Quickest path to running locally: Use the Hugging Face Diffusers integration. Install the latest diffusers from source, load the model with variant="bf16" and torch_dtype=torch.bfloat16, enable model CPU offloading and VAE tiling, and you’ll get a working pipeline on a 24GB GPU. The Genmo repository also provides a Gradio UI and CLI for direct use.
Memory optimization tips: Enable model_cpu_offload to move components to CPU when not in use. Enable vae_tiling to decode the VAE in chunks. Use fewer frames (31 instead of 84) to reduce sequence length. Reduce inference steps from 64 to 32 for faster generation at lower quality.

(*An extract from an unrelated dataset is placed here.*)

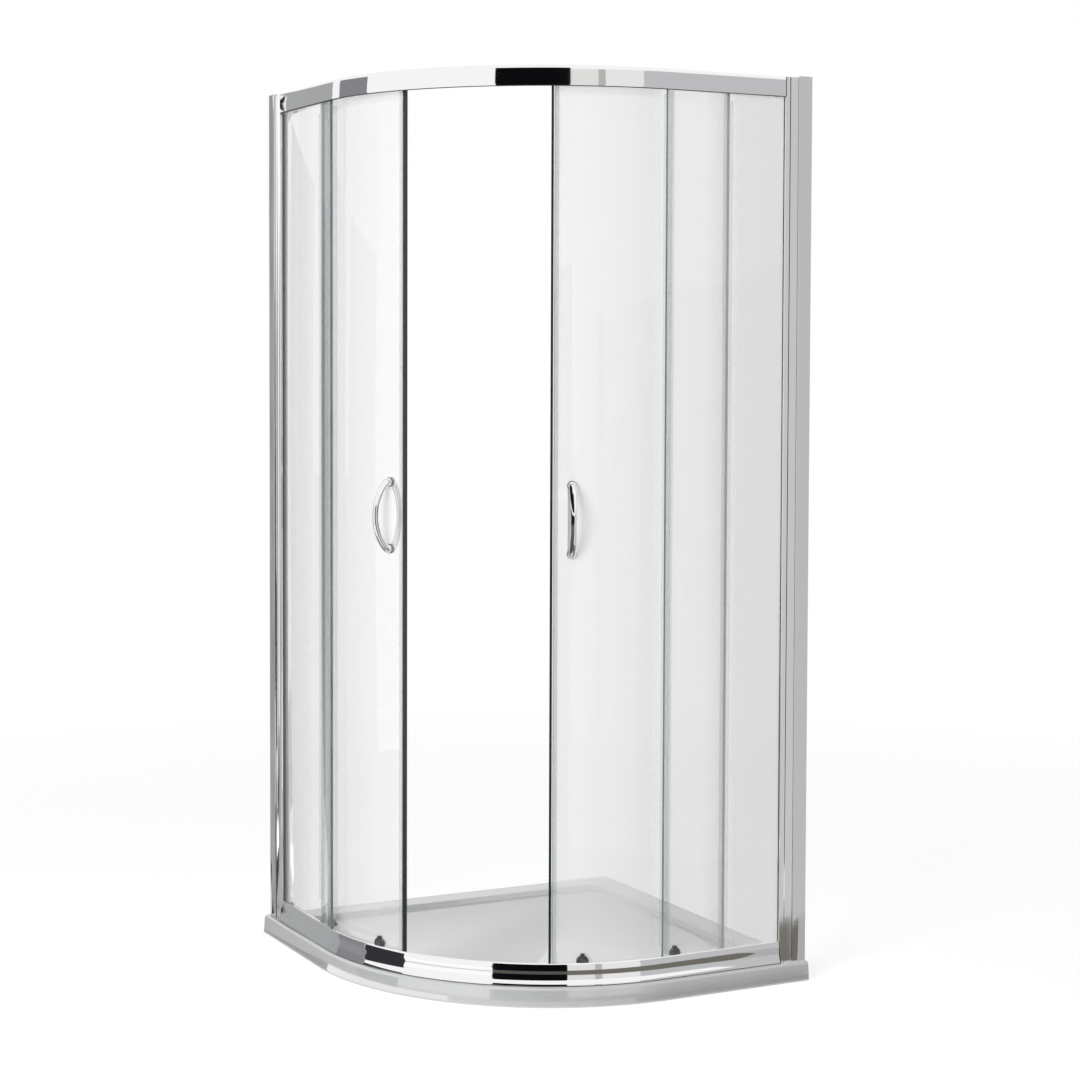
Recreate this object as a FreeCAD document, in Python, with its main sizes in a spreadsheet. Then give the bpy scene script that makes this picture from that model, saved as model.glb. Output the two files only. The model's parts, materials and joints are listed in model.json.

vs. CogVideo (9B parameters): Both are open video generation models at similar parameter counts. CogVideo uses a different architecture (Stable Diffusion 3-based) and targets similar use cases. Mochi 1’s asymmetric design gives it an edge in motion coherence — the visual stream gets more capacity specifically for temporal dynamics. CogVideo tends to produce more aesthetically pleasing static frames, but Mochi 1 handles motion better. Choose CogVideo if you care more about frame quality; choose Mochi 1 if motion fidelity matters.
vs. Luma Dream Machine (closed API): Luma’s cloud model produces higher-quality video overall, particularly at higher resolutions and longer clips. But you can’t run it locally — it’s API-only. Mochi 1 gives you local control, no per-generation costs, and the ability to fine-tune or modify the pipeline. The tradeoff is quality and convenience. If you need production-quality video now and have the budget, Luma wins. If you need to integrate video generation into a local pipeline or avoid API costs, Mochi 1 is the better choice.
vs. Sora (closed, unreleased publicly): Mochi 1 is the closest open alternative to Sora’s demonstrated capabilities. Sora reportedly uses a similar diffusion transformer architecture at larger scale. Mochi 1 won’t match Sora’s quality, but it runs on your hardware under a permissive license. For practitioners who want to experiment with state-of-the-art video generation without waiting for access or paying per generation, Mochi 1 is currently the best option in the open ecosystem.